From 2015, local councils will lend money to the elderly and will recoup the money from selling people's homes after they die.

Randeep Ramesh

The elderly and vulnerable will be allowed to borrow the cash to pay for residential care from councils before they go into a care home - but will have to pay it back when they die, the government will announce on Wednesday.

From 2015 the government will introduce a deferred payment scheme, part of a package of measures proposed by the Dilnot Commission a year ago. This will allow local authorities to agree to pay in advance for care if individuals cannot afford to do so without selling their home. Councils then recoup the cash when the house is sold.

A limited version of the scheme runs in England at present and about 8,500 people have borrowed about £200m. The health secretary Andrew Lansley, who will launch the government's white paper on social care, said the proposal will "end the scandal of older people being forced to sell their homes" to pay for care.

The measure is the only part of the Dilnot commission's report which will be enacted. The two key proposals - capping the total cost of care to £35,000 and extending support for the elderly with assets of £100,000, up from the current limit of £23,250 - will only be supported "in principle".

The Treasury blocked the proposals on the grounds of cost: the two would cost nearly £1.7bn. The deferred payment scheme is self-financing as people pay interest on the loan. Instead the vexed issue of social care funding will be considered at the next spending review - and new measures only undertaken after the next election.

At present 40,000 people sell their homes to pay for care each year. Lansley said: "It is hard enough for people to come to terms with needing to pay for extra help when their circumstances change - whether their health has suddenly deteriorated or age has started to take its toll. The last thing people want to think is having to immediately sell their home to pay for residential care."

Sources in the department of health denied the scheme was a "death tax", a reference to a Labour plan for a £20,000 levy deducted from the estates of older people when they die to pay for care. "It's not a tax because it's not mandatory. This is a voluntary scheme," said the source.

Although a quarter of people can expect to pay nothing for social care, half can expect care costs of up to £20,000 and one in 10 can expect costs topping £100,000.

Age UK says an ICM poll it conducted last week revealed that 89% of English adults believe that older and disabled people "shouldn't have to bear all the costs for support ? even if they have a small amount of savings".

The government will announce that the NHS will transfer an extra £300m to local councils to help "integrate" social care and health services. There is another £200m for housing projects to adapt houses for the elderly.

The white paper will also force councils to define more precisely eligibility criteria for social care and provide the elderly with information about services in the local area.

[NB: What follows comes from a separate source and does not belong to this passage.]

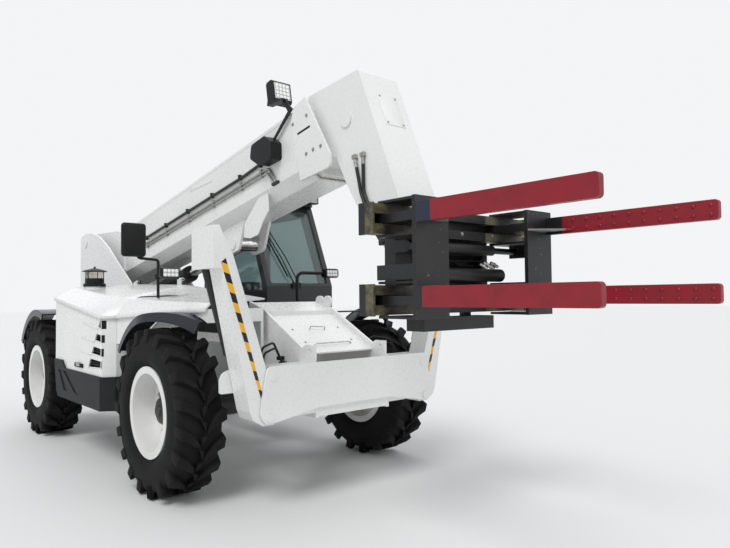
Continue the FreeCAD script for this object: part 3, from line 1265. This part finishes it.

There are 152 different adult social care systems - one for each local authority in England. The coalition, like Labour, has made it clear that entitlement to services differs too widely across the country leaving people complaining of a postcode lottery of care.

The government will claim there is enough money for councils to maintain their offer of social care. However the Local Government Association says the gap between the money available for providing services and the predicted cost of maintaining them is £1.4bn this year - stretching to £16.5bn by the end of the decade, when spending on social care will exceed 45% of council budgets.

With 1.5 million people aged 85 and over, social care is a tricky political issue for both parties. Last week cross-party talks broke down when it became clear that there was no new money to pay for the system.

Liz Kendall, Labour's shadow care minister, said: "The government's decision to kick long-term care funding into the long grass will be a bitter disappointment to hundreds of thousands of older and disabled people and their families. It will be a huge blow to local councils, who are desperate for a new settlement on funding social care. And it will be disastrous for the NHS, which will face intolerable pressure as crumbling care services are eroded further still and more older people end up in hospital when they don't need to."